Sur un " site ", j’indiquais un parcours au modèle. L’appareil photo fixé sur un pied, reprenait le cadrage exact vu par le modèle lors de sa sélection.
Pouvaient être proposés par exemple un aller-retour d’un arbre à un autre, une venue en diagonale, un éloignement latéral, etc..., ou toutes autres formes de déplacements répondants à l’idée du passage et de l’utilisation du chemin, sans promeneur supposé.

Il s’agit d’une recherche (étude) de l’apparition dans l’image, une intervention, une traversée paisible, naturelle, " les belles qui passent en s’en allant ". Leur course est rapide, sans hâte.
Un déplacement silencieux, léger, joyeux en soi, sans expression de liesse, effectué simplement avec sérénité.

De la présence de ces femmes, je souhaitais que naisse une " surréalité " (la féerie humanisée de la forêt, la magie opérante de la femme passant, l’enchantement).

Elles seront peut-être devenues les humaines de la forêt ?
Merci à elles.

 
Hubert Didona, septembre 1998

© texte et photographies tous droits réservés de l’auteur

Voir les photographies


" DANS LE SILENCE DES CHEMINS "
 
PETIT LEXIQUE SPÉCIFIQUE À L’USAGE DU PROJET

 
Le Chemin :

- Le tracé de l’homme pour faciliter le repère et la traversée des espaces (les prémices de la route, voie officielle).
- Lieu où l’humain se tient le plus fréquemment quand il se déplace en forêt.
- Trajet préétabli que franchissent parfois à sa surprise (devant lui), ou à son insu (dans son dos) les animaux de la forêt.

L’Enchantement :

- Femme qui passe nue dans un lieu supposé désert.
- Notre civilisation n’envisage pas cette éventualité en dehors des lieux consacrés (centres naturistes, clos à la vue).

La Femme :

- Apparaît, inattendue, avec bonheur.
- Une surprise (et une richesse par le symbolisme que sa présence apporte).
- Invitation à un autre regard et à une autre appréciation de son existence et de celle de la forêt (du site, du paysage).

La Forêt :

- Une réalité du fond des âges, de mémoires d’hommes et de traces fossiles.
- Lieu où la disparition des plantes (décomposition) permet la naissance et la croissance d’autres (régénération).
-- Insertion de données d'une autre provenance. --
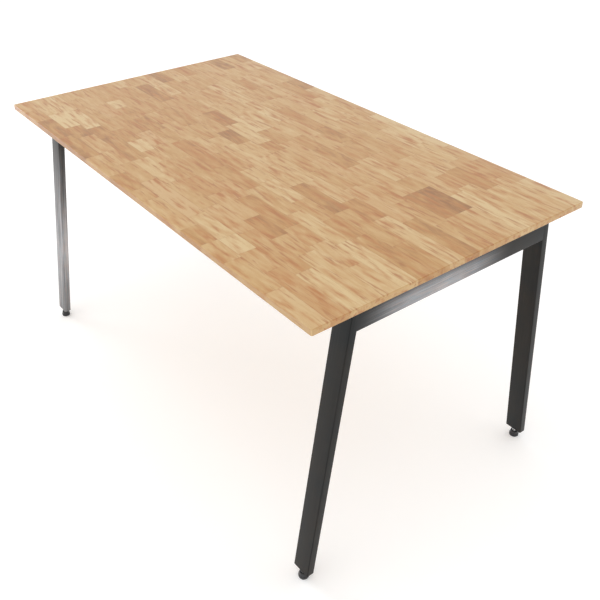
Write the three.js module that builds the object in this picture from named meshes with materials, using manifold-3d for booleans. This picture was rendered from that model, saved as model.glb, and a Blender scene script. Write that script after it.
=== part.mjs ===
// A butcher-block table: a finger-jointed wooden top glued up from staves, on two splayed
// steel end frames tied together by two long rails, on four screw-in levelling feet.
// Millimetres, +Z up, +X along the table. The origin is on the floor under the middle of the top.

import * as THREE from 'three';
import { mergeVertices } from 'three/addons/utils/BufferGeometryUtils.js';
import Module from 'manifold-3d';

const wasm = await Module();
wasm.setup();

// ---------- driving dimensions ----------
const TABLE_LENGTH = 1400;
const TABLE_WIDTH = 800;
const TABLE_HEIGHT = 750;

// the top
const TOP_THICKNESS = 15;
const TOP_CORNER_RADIUS = 4;
const TOP_ARRIS = 1.5;
const STAVE_COUNT = 18;
const STAVE_WIDTH = 44.5;
const OUTER_STAVE_WIDTH = 44;

// flat steel tube, used everywhere in the frame
const TUBE_DEEP = 50;
const TUBE_THIN = 20;
const TUBE_WALL = 2;
const TUBE_RADIUS = 2.5;
const CORNER_STEPS = 3;

// end frames
const END_INSET = 10;
const LEG_SPREAD_TOP = 293;
const LEG_SPLAY = THREE.MathUtils.degToRad(8);
const LEG_BOTTOM_Z = 28;
const WELD_GAP = 0.3;
const SEAT_GAP = 0.03;

// long rails, their end plates and the two middle tabs
const LONG_RAIL_Y = 230;
const PLATE_THICKNESS = 5;
const PLATE_WIDTH = 70;
const BOLT_SPACING = 50;
const BOLT_HOLE_RADIUS = 4.6;
const BOLT_HOLE_REACH = 9;
const LIP_THICKNESS = 4;
const LIP_LENGTH = 35;
const LIP_INNER_Y = 195;
const TAB_LENGTH = 60;
const SCREW_Y = 205;
const SCREW_FROM_PLATE = 20;
const SCREW_HOLE_RADIUS = 2.9;

// wood screws up into the top
const SCREW_LENGTH = 15;
const SCREW_RADIUS = 2.2;
const SCREW_POINT = 3;
const SCREW_HEAD_RADIUS = 5;
const SCREW_HEAD_HEIGHT = 2.8;
const PILOT_RADIUS = 2.6;
const PILOT_DEPTH = 11.5;

// hexagon bolts, M8
const BOLT_RADIUS = 4;
const BOLT_HEX = 13;
const BOLT_HEAD_HEIGHT = 5.5;
const BOLT_FLANGE_RADIUS = 8.5;
const BOLT_FLANGE_HEIGHT = 1.5;
const BOLT_REACH = 18;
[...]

Les arbres meurent et se renouvellent.
- Maintien du monde initial, sauvage.

L’Intemporel :

- Une végétation du Quaternaire.
- Une physiologie humaine dont les formes et les émotions qu’elle suscite sont déjà inscrites dans les œuvres de l’Antiquité.
- Qui échappe à la mesure d’une vie d’homme.

La Nature :

- L’évolution primordiale, la source de la vie.
- Le " laboratoire expérimental " où toutes les possibilités moléculaires furent osées. (Nous vivons parmi ces réussites temporaires. – le 21 03 2012)
- Ce que l’homme s’accorde à reconnaître comme l’origine inhérente à son humanité quand il se " souvient ".

Le Passage :

- Course légère que réalise une femme sur le site qu’elle a choisi.

Le Site :

- Espace physique d’un chemin délimité par la photographie, géographiquement identifiable sur une carte I.G.N. (Institut Géographique National) de la forêt.
- Donne l’idée d’une vision perçue par un promeneur abordant ainsi ce chemin.
- Lieu où un passage est pressenti.

La Surprise :
  
- Scènes pastorales fréquentes en peinture où des femmes au bain (étang, ruisseau, rivière...) sont découvertes nues ou presque par des cavaliers soit égarés (souvent des chasseurs), soit menant leurs chevaux à l’eau pour qu’ils s’y désaltèrent.
L’attitude de ces femmes surprises traduit un effarouchement léger où une pudeur réflexe cède rapidement le pas au délice de cette délicate situation : la surprise du cavalier.